The options are endless for brewing in the wild, but these are my tried-and-true methods for camp coffee. There is no one, correct way. I tend to use a variety of methods based on how much time I will have in the morning and how light I want to travel. Here is a comprehensive list to help you make the best decision for your adventure.


Terminology
  • Serving size: Based on a typical 8 ounce serving. If you need more, plan accordingly.
  • Price: Total cost for four servings and the device needed (think two people for two mornings)
  • Weight: Total weight of the device and four servings of coffee
  • Waste: What will you have to carry out
  • Time: How long does it take to brew once the water is boiled
  • Taste: On a scale of 1 to 10, 1 being terrible, 10 being delicious

​Pour Over

  • Brand: Options are endless here, but I've always just used a cheap plastic one
  • Serving: 8 oz
  • Price: $9.95 + cost of two #2 filters + cost of 8 tbs of coffee
  • Weight: 5 oz oz (142 g)
  • Waste: wet coffee filter and coffee grounds
  • Time: 2-3 minutes
  • Taste: 7
  • Brewing tips: slowly pour water over your coffee
  • Pros: easy brewing, reusable
  • Cons: bulky, need to carry out wet filters (unless you have time to leave them out to dry)
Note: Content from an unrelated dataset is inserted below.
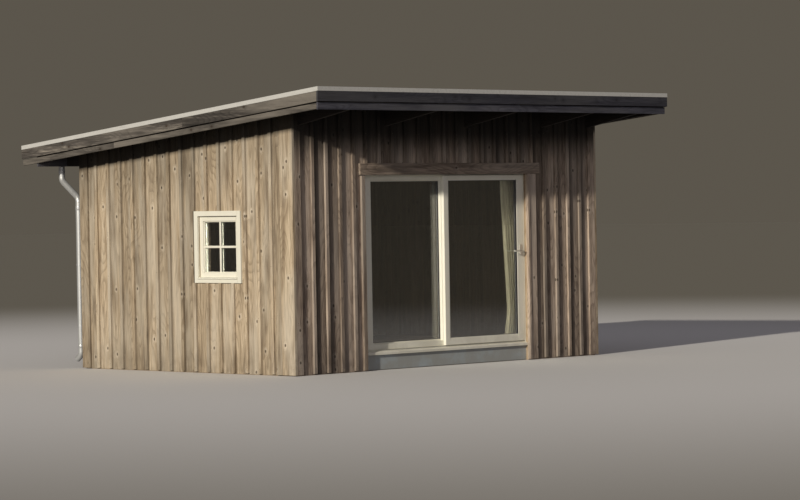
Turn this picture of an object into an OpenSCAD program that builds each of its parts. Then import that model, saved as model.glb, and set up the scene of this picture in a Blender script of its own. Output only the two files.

GSI has some camping-specific pour over models: GSI Collapsible Java Drip, GSI Ultralight Java Drip.

If you aren't a black coffee drinker, there are also many easily transportable ways to tone down your backcountry brew. You can bring powdered milk, powdered coconut milk, sugar, and other flavorings in a separate bag and add it in as desired.

A word on Leave No Trace ethics. I posed the question about whether or not it was good practice to disperse your coffee grounds to the folks at Leave No Trace (as we know, coffee is a great fertilizer after all) and here is their response: "We advise for grounds to be packed out. Even though they are biodegradable—much like apple cores, orange peels, etc.—they carry a strong smell that will attract wildlife to dig them up and become accustomed to checking backpackers sites for food scraps."